If you really want to have a productive day, take time to play. It can be as simple as listening to music while you work or do chores.
Learn to Delegate
Again, my oldest child tendencies come into play here because…weight of the world. But, I eventually learned I do not have to do it all. I was never meant to do it all.
Also, I think our culture has really missed the mark on womanhood. In this day and age we’re expected to mother full-time, work full-time and still manage the household. No wonder we’re exasperated! One way I’ve made change is by honoring myself; my time, health and well-being.

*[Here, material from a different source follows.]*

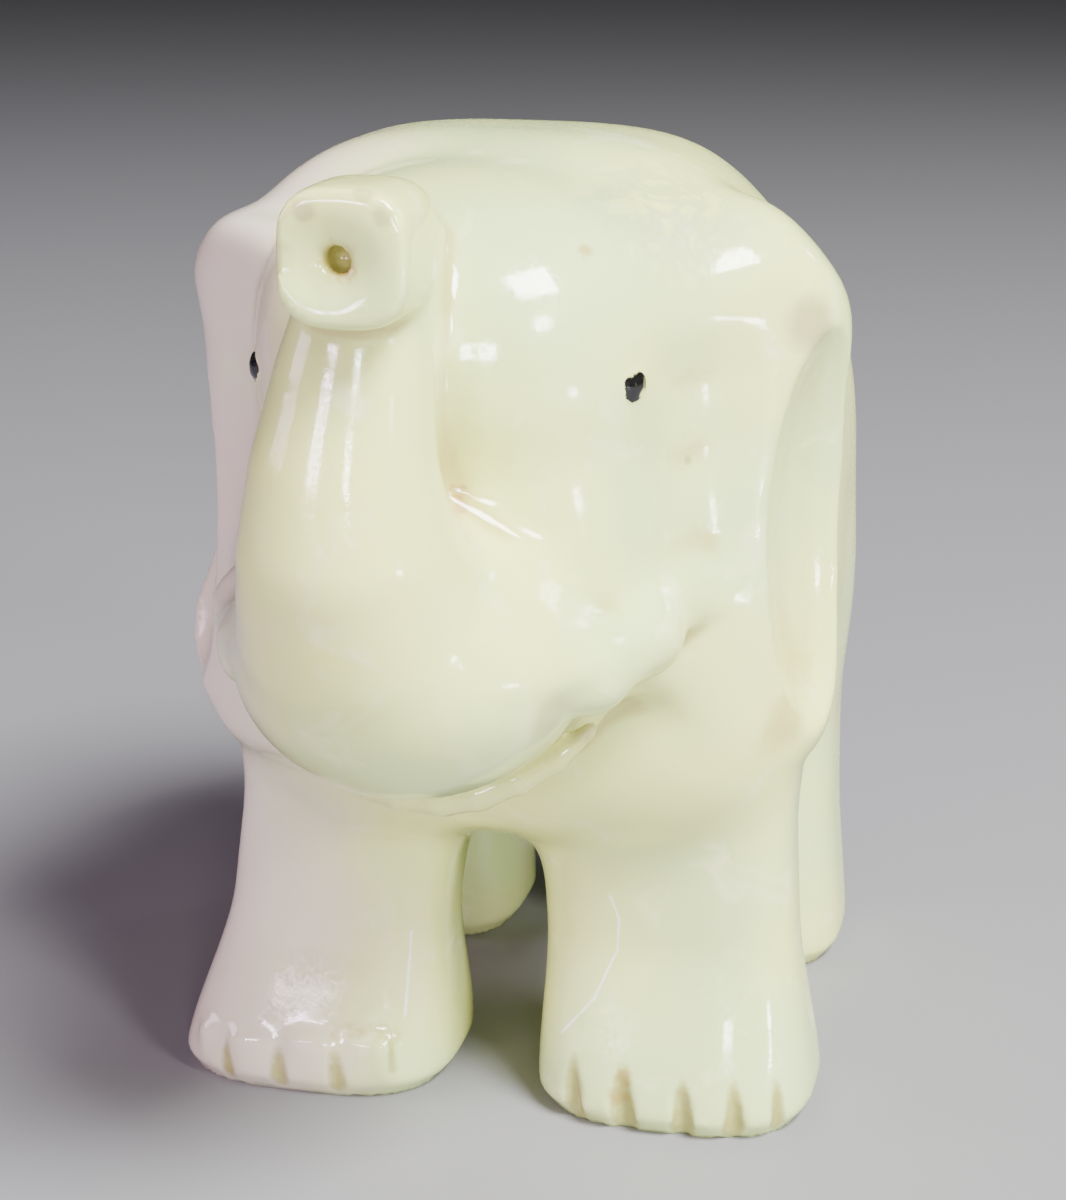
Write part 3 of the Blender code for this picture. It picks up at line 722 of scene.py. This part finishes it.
def lamp(name, azimuth, elevation, distance, size, power, colour=(1, 1, 1)):
    """A soft panel that faces the figure. Azimuth 0 is in front of it, 90 at its left side."""
    turn, rise = math.radians(azimuth), math.radians(elevation)
    away = Vector((math.sin(turn) * math.cos(rise), -math.cos(turn) * math.cos(rise), math.sin(rise)))
    light = bpy.data.lights.new(name, "AREA")
    light.shape = "RECTANGLE"
    light.size, light.size_y = size
    light.energy = power
    light.color = colour
    panel = bpy.data.objects.new(name, light)
    panel.location = Vector((0, 0, 0.035)) + away * distance
    panel.rotation_euler = away.to_track_quat("Z", "Y").to_euler()
    bpy.context.scene.collection.objects.link(panel)


def studio():
    world = bpy.data.worlds.new("studio")
    bpy.context.scene.world = world
    world.use_nodes = True
    backdrop = world.node_tree.nodes["Background"]
    backdrop.inputs["Color"].default_value = (0.92, 0.96, 1, 1)
    backdrop.inputs["Strength"].default_value = 0.05
    lamp("key", 58, 54, 0.6, (0.24, 0.22), 14)
    lamp("side", 52, 24, 0.6, (0.10, 0.10), 2.0)
    lamp("window", 66, -5, 0.3, (0.03, 0.02), 0.12)
    lamp("front", 18, 9, 0.5, (0.06, 0.08), 1.0)
    lamp("front_left", -20, 8, 0.5, (0.12, 0.05), 0.9, (1.0, 0.82, 1.0))
    lamp("left", -74, 18, 0.7, (0.30, 0.30), 2.4, (1.0, 0.68, 1.0))
    lamp("behind", 138, 26, 0.7, (0.08, 0.08), 0.3)


def camera():
    """The photograph's viewpoint."""
    lens = bpy.data.cameras.new("camera")
    lens.sensor_fit = "VERTICAL"
    lens.sensor_height = 36
    lens.lens = 78.06
    lens.clip_start = 0.01
    viewer = bpy.data.objects.new("camera", lens)
    turn, rise, roll = (math.radians(angle) for angle in (13.021, 16.577, 0.354))
    back = Vector((math.sin(turn) * math.cos(rise), -math.cos(turn) * math.cos(rise), math.sin(rise)))
    right = Vector((math.cos(turn), math.sin(turn), 0))
    up = back.cross(right)
    tilted_right = math.cos(roll) * right + math.sin(roll) * up
    tilted_up = math.cos(roll) * up - math.sin(roll) * right
    place = mm(0.997, 1.214, 33.036) + back * (173.97 * MM)
    viewer.matrix_world = Matrix((tilted_right, tilted_up, back)).transposed().to_4x4()
    viewer.matrix_world.translation = place
    bpy.context.scene.collection.objects.link(viewer)
    bpy.context.scene.camera = viewer


def main():
    figure, middle = carved_elephant()
    figure.data.materials.append(stone(middle))
    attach(figure, "root")
    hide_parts("elephant")
    floor()
    studio()
    camera()


main()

It started by delegating. I’ve gone from someone who could never ask for help, to taking advantage of every delivery and membership service out there. Grove Collaborative, Instacart, Door Dash, Amazon, and even curbside pick up makes me feel like a queen. At the very least, I feel seen and understood.
Delegating gets easier with practice, especially once you realize you can achieve more.
Whenever I didn’t quite follow the health plan my doctor gave me, he’d ask why. Not in a judgmental way, but as a means of self-discovery. That’s a good practice in every area of life, including time management and productivity.
The next time you don’t feel productive, ask yourself why. The answers will you help you tweak your schedule and change habits.
If your experience is anything like mine, that self awareness will also help you discover what a productive day means to you. That discovery has allowed me freedom to live more fully and enjoy the beauty all around me. Ultimately, that is how to have a productive day.